Cincinnati, a city not much larger than Toledo, has three such parks; two more are planned. A parks official in that city told Blade staff writer Alexandra Mester that the no-charge dog parks are well used and are considered “a basic need.”

A nonprofit group called Toledo Unleashed is soliciting $75,000 in contributions for its long-sought dog park, for which users would be charged an annual membership fee. It has a five-year lease with the city for more than four acres on the site of the former South Toledo YMCA branch. The group has raised about $3,000.

Similarly, Metroparks of the Toledo Area is accepting donations for a proposed no-charge dog park within its new Middlegrounds park in downtown Toledo, which is scheduled to open next year.

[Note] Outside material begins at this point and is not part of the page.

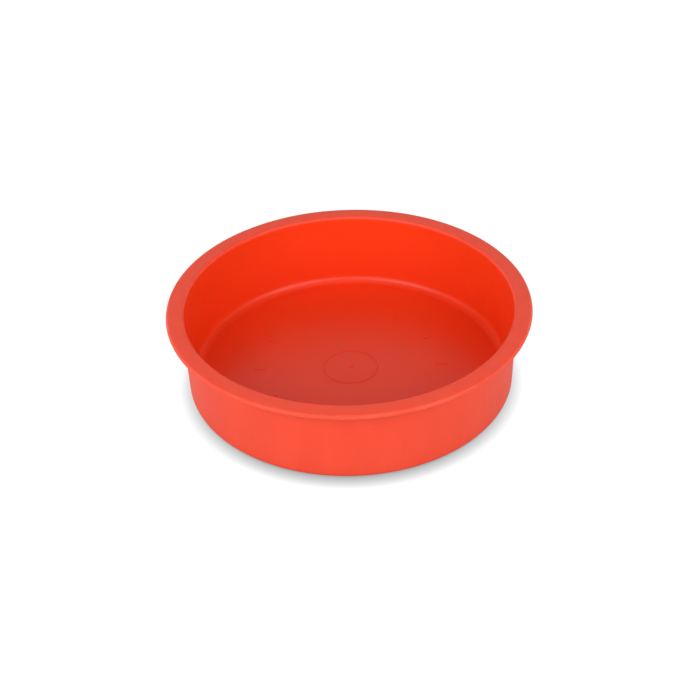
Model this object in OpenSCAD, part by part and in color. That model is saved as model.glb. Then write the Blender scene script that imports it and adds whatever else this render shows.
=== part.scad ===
// Round silicone cake pan with a flat, wire-stiffened flange rim.
// Millimetres, +Z up. The origin is the centre of the underside, on the surface it stands on.

/* [Pan] */
// Inside diameter at the mouth, across the flange's inner edge
mouth_d = 230; // [150:1:320]
// Height from the underside to the top of the flange
pan_h = 61; // [35:1:110]
// Lean of the wall outwards from vertical, in degrees
draft_angle = 1.1; // [0:0.1:5]
// Thickness of the wall
wall_t = 2.4; // [1.5:0.1:3.5]
// Thickness of the floor
floor_t = 2.8; // [1.5:0.1:5]
// Radius of the fillet between floor and wall, inside
inside_fillet_r = 6.2; // [1:0.1:10]
// Radius of the rounded corner between underside and wall, outside
base_corner_r = 3; // [1:0.1:5]

/* [Flange] */
// Width of the flange, from the mouth to its outer edge
flange_w = 12.5; // [10:0.5:20]
// Thickness of the flange
flange_t = 4; // [3.8:0.1:6]
// Rounding of the flange's outer edge, above and below
flange_edge_r = 1.8; // [0.4:0.1:1.9]
// Rounding of the mouth's edge
mouth_edge_r = 2.4; // [0.4:0.1:3]
// Radius of the fillet between the wall and the flange's underside
flange_root_r = 1.5; // [0.5:0.1:3]

/* [Floor relief] */
// Height of the raised lines on the floor
relief_h = 0.4; // [0.2:0.05:1]
// Width of the raised lines
relief_w = 1.4; // [0.8:0.1:3]
// Outer diameter of the centring ring
centre_ring_d = 40; // [16:1:70]
// Diameter of the centring dot
centre_dot_d = 4; // [2:0.5:8]
// Number of portions that the ticks mark out
portions = 12; // [2:1:24]
// Distance from the centre to where the ticks start
tick_start_r = 61; // [40:1:62]
// Length of a tick
tick_l = 10; // [4:1:12]

/* [Rim wire] */
// Diameter of the wire hoop moulded inside the flange
wire_d = 2; // [1.2:0.1:2.4]
// Number of pin marks under the flange, where the mould held the wire
pin_marks = 8; // [3:1:24]
// Diameter of a pin mark
pin_mark_d = 1.6; // [0.8:0.1:2.2]

/* [Hidden] */
$fn = 180;

// Overshoot of cutters past the faces they cut
eps = 1;

mouth_r = mouth_d / 2;
rim_r = mouth_r + flange_w;
flange_z = pan_h - flange_t;
wall_across = wall_t / cos(draft_angle);

// The wire lies midway between the wall's outside and the flange's edge, at mid-thickness
wire_ring_r = (outside_r(flange_z) + rim_r) / 2;
wire_z = pan_h - flange_t / 2;

// Radius of the wall's inside and outside faces at a height z
function inside_r(z) = mouth_r - (pan_h - z) * tan(draft_angle);
function outside_r(z) = inside_r(z) + wall_across;

function unit(v) = v / norm(v);

// The sliver between a corner b, whose sides run to a and c, and the arc of radius r that touches both
// sides. Added in a hollow corner it is a fillet, and taken from a solid corner it rounds it.
module corner_sliver(a, b, c, r) {
    along_a = unit(a - b);
    along_c = unit(c - b);
    half_angle = acos(along_a * along_c) / 2;
    reach = r / tan(half_angle);
    centre = b + unit(along_a + along_c) * r / sin(half_angle);
    difference() {
        polygon([b, b + along_a * reach, centre, b + along_c * reach]);
        translate(centre) circle(r);
    }
}

// Half section of the moulding filled in solid: wall, underside and flange
module outside_section() {
    axis_foot = [0, 0];
    base_corner = [outside_r(0), 0];
    flange_root = [outside_r(flange_z), flange_z];
    flange_low = [rim_r, flange_z];
    flange_high = [rim_r, pan_h];
    axis_top = [0, pan_h];
    difference() {
        polygon([axis_foot, base_corner, flange_root, flange_low, flange_high, axis_top]);
        corner_sliver(axis_foot, base_corner, flange_root, base_corner_r);
        corner_sliver(flange_root, flange_low, flange_high, flange_edge_r);
        corner_sliver(flange_low, flange_high, axis_top, flange_edge_r);
    }
    corner_sliver(base_corner, flange_root, flange_low, flange_root_r);
}

// Half section of the cake's space, from the floor to past the mouth
module cavity_section() {
    floor_centre = [0, floor_t];
    floor_corner = [inside_r(floor_t), floor_t];
    mouth_edge = [mouth_r, pan_h];
    flange_high = [rim_r, pan_h];
    difference() {
        polygon([floor_centre, floor_corner, mouth_edge, [mouth_r, pan_h + eps], [0, pan_h + eps]]);
        corner_sliver(floor_centre, floor_corner, mouth_edge, inside_fillet_r);
    }
    corner_sliver(floor_corner, mouth_edge, flange_high, mouth_edge_r);
}

// Raised centring ring and dot, and one tick for each portion, sunk a little into the floor
module floor_relief() {
    sunk = floor_t / 4;
    translate([0, 0, floor_t - sunk]) {
        difference() {
            cylinder(d = centre_ring_d, h = sunk + relief_h);
            translate([0, 0, -eps]) cylinder(d = centre_ring_d - 2 * relief_w, h = sunk + relief_h + 2 * eps);
        }
        cylinder(d = centre_dot_d, h = sunk + relief_h);
        for (i = [0 : portions - 1])
            rotate(i * 360 / portions)
                translate([tick_start_r, -relief_w / 2, 0])
                    cube([tick_l, relief_w, sunk + relief_h]);
    }
}

// A round hoop of the wire's size, which is both the wire and the channel it fills
module hoop() {
    translate([0, 0, wire_z])
        rotate_extrude() translate([wire_ring_r, 0]) circle(d = wire_d);
}

// Marks left by the mould's pins, open from the flange's underside up to the wire
module pin_mark_holes() {
    for (i = [0 : pin_marks - 1])
        rotate((i + 0.5) * 360 / pin_marks)
            translate([wire_ring_r, 0, flange_z - eps])
                cylinder(d = pin_mark_d, h = wire_z - flange_z + eps);
}

module pan_body() {
    color([0.90, 0.25, 0.17]) {
        difference() {
            rotate_extrude() difference() {
                outside_section();
                cavity_section();
            }
            hoop();
            pin_mark_holes();
        }
        floor_relief();
    }
}

module rim_ring() {
    color([0.72, 0.73, 0.75]) hoop();
}

pan_body();
rim_ring();
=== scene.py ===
import math

import bmesh
import bpy
from mathutils import Matrix, Vector, noise


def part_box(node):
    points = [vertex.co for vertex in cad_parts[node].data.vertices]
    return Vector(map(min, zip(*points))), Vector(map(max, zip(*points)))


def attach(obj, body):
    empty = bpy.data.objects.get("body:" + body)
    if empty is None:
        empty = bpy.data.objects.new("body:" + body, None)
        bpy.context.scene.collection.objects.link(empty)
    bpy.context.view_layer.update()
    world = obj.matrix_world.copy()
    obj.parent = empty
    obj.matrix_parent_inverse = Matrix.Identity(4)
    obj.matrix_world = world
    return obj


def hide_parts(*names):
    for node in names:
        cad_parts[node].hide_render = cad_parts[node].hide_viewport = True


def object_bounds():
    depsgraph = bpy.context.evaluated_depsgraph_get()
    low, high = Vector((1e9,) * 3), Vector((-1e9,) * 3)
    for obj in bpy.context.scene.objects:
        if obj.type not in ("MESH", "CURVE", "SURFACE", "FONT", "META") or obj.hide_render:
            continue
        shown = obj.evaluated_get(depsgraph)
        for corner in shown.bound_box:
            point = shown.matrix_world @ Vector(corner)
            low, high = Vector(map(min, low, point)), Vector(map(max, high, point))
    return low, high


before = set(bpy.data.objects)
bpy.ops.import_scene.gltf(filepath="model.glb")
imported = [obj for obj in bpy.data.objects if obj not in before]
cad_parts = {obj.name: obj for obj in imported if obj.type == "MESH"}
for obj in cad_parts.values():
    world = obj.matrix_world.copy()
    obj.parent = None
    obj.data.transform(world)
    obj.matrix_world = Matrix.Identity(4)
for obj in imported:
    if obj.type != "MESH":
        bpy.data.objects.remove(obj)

# Round silicone cake pan. Lengths are in metres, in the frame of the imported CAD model.
MM = 0.001
CAD_LOW, CAD_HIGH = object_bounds()

# ---------------------------------------------------------------- the pan's dimensions
RIM_R = CAD_HIGH.x                      # outer edge of the flange
HEIGHT = CAD_HIGH.z                     # top of the flange
FLANGE_W = 12.5 * MM
MOUTH_R = RIM_R - FLANGE_W
DRAFT = math.tan(math.radians(1.1))
WALL_T = 2.4 * MM
FLOOR_T = 2.8 * MM
FLANGE_T = 4.0 * MM
INSIDE_FILLET_R = 6.2 * MM
BASE_CORNER_R = 3.0 * MM
FLANGE_EDGE_R = 1.8 * MM
MOUTH_EDGE_R = 2.4 * MM
FLANGE_ROOT_R = 1.5 * MM
PARTING_H = 0.12 * MM                   # how far the mould's parting line stands out of the flange's edge
PARTING_HALF_W = 0.18 * MM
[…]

Both efforts are admirable.

But creation of a dog park in Toledo shouldn’t rely solely on private largess. A free-of-charge dog park is not a luxury; it’s an amenity Toledo needs, both to preserve its quality of life for current residents and to provide a service that would-be residents have come to expect.

A dog park should be part of the city’s long-underfunded budget for public parks and recreation. As on so many other issues, this one will require city government to set long-term priorities for spending and taxing, instead of reacting ad hoc when budget problems arise.

Toledo Mayor D. Michael Collins talks frequently about the rather small, but still important, things the city can do to enhance its appeal and economic competitiveness. A dog park is one of these things. Let’s get it done.